When on premises can remain competitive

On premises environments may remain cost effective for workloads with very stable demand, high utilization, specialized hardware, or data gravity constraints. If a company already owns efficient facilities, has strong operational processes, and recently refreshed hardware, immediate migration savings may be limited. Certain software licensing models can also favor one deployment option over another. That is why a calculator should be used as a scenario tool, not as a one size fits all verdict.

Recommended public resources

For deeper due diligence, review guidance from these authoritative sources:

• NIST definition of cloud computing
• U.S. Energy Information Administration electricity data
• NIST Computer Security Resource Center

Final takeaway

An AWS total cost of ownership calculator is most useful when it is treated as a disciplined decision framework rather than a marketing exercise. The right comparison includes hardware, facilities, energy, labor, maintenance, cloud consumption, migration cost, and optimization potential.

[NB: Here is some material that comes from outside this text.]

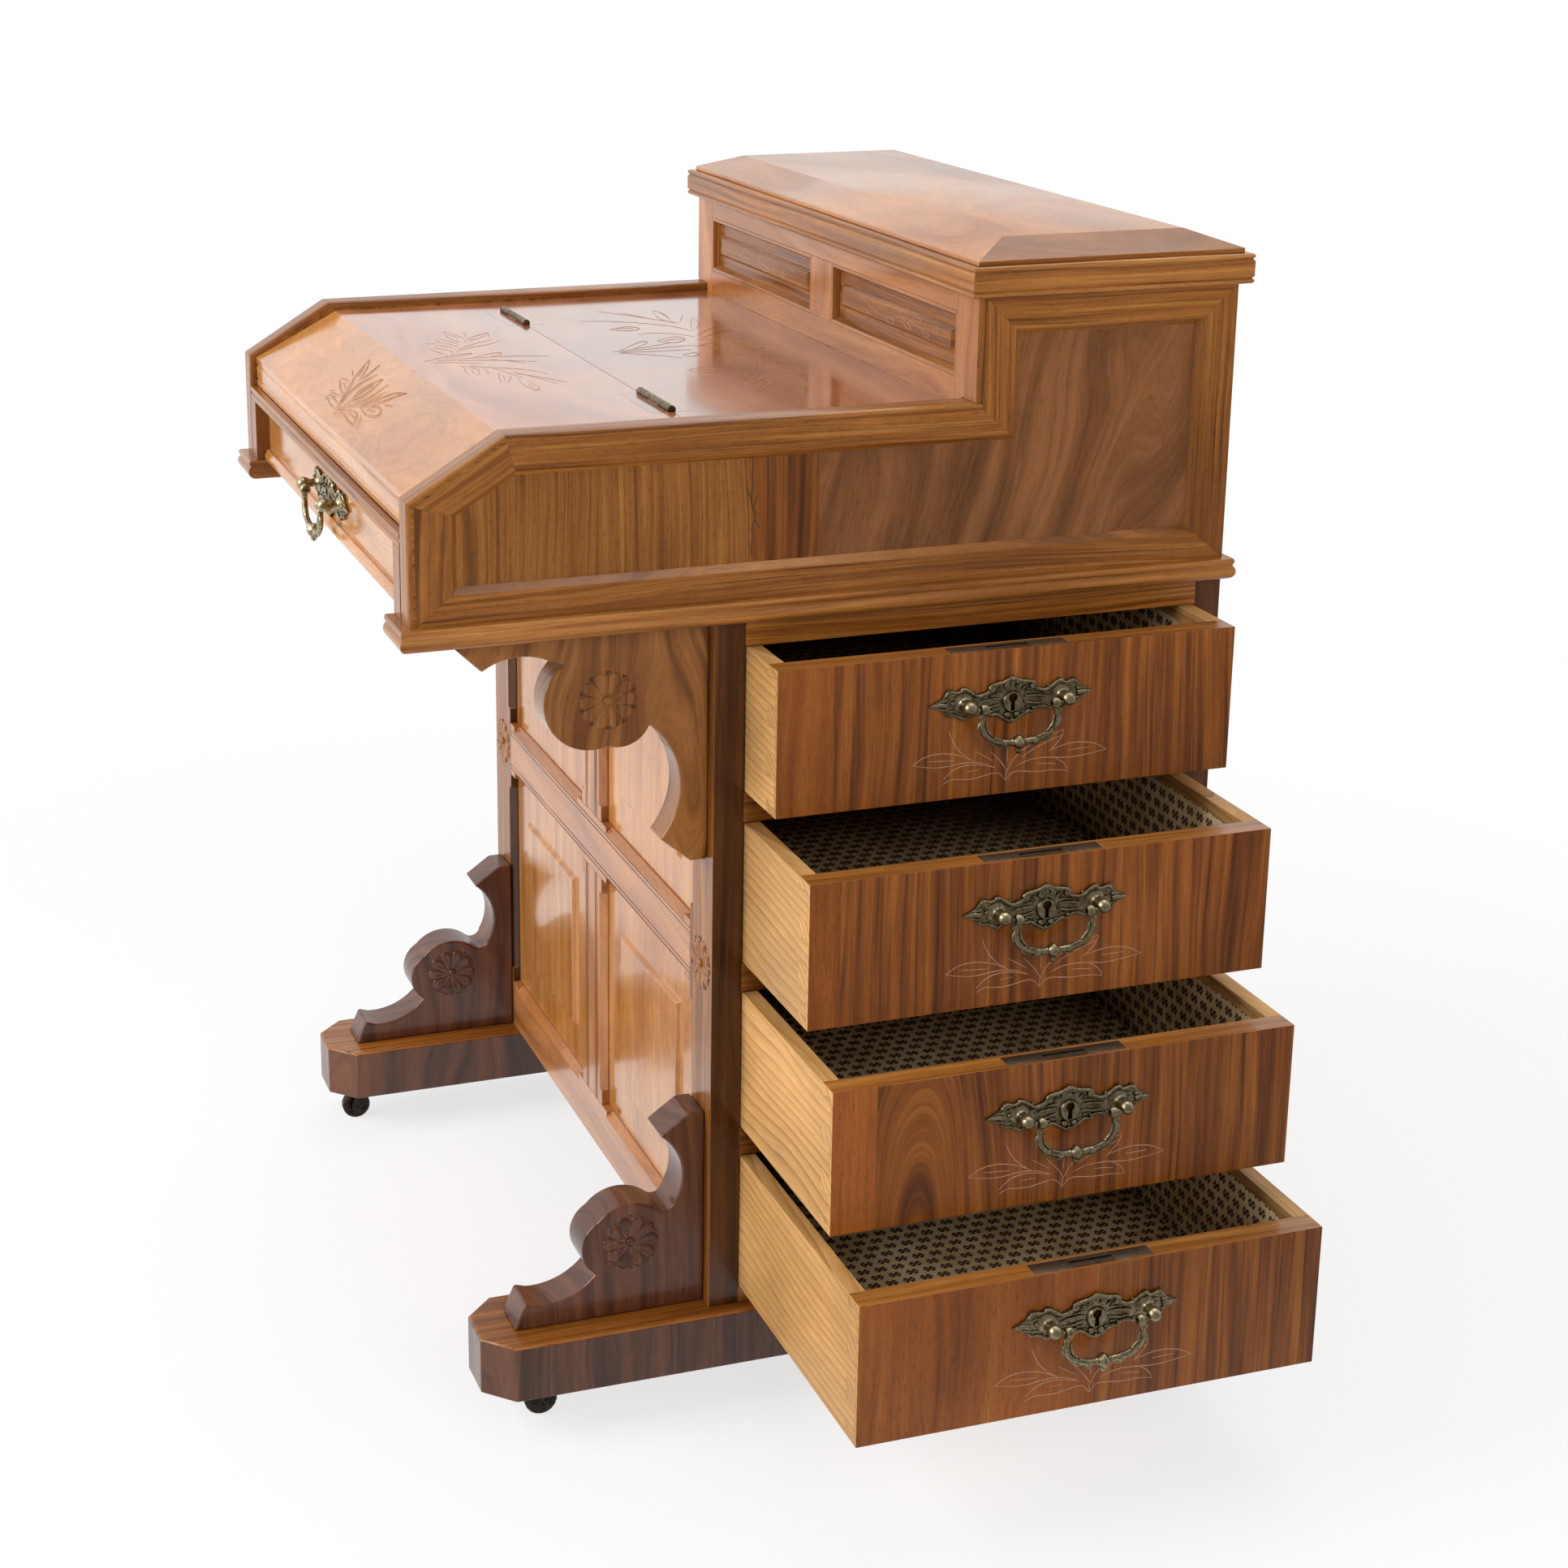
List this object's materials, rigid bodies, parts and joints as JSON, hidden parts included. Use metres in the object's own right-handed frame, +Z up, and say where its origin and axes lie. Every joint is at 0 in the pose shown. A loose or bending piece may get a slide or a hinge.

By testing multiple scenarios over several years, infrastructure leaders can identify where AWS creates true financial value and where traditional deployment may still make sense. Use the calculator on this page as a starting point, then validate the assumptions with your finance, operations, and architecture teams before making a final migration decision.

This calculator provides an estimate for planning purposes only. Actual AWS and on premises costs vary based on architecture, region, purchasing agreements, utilization, data transfer, licensing, compliance, and operational maturity.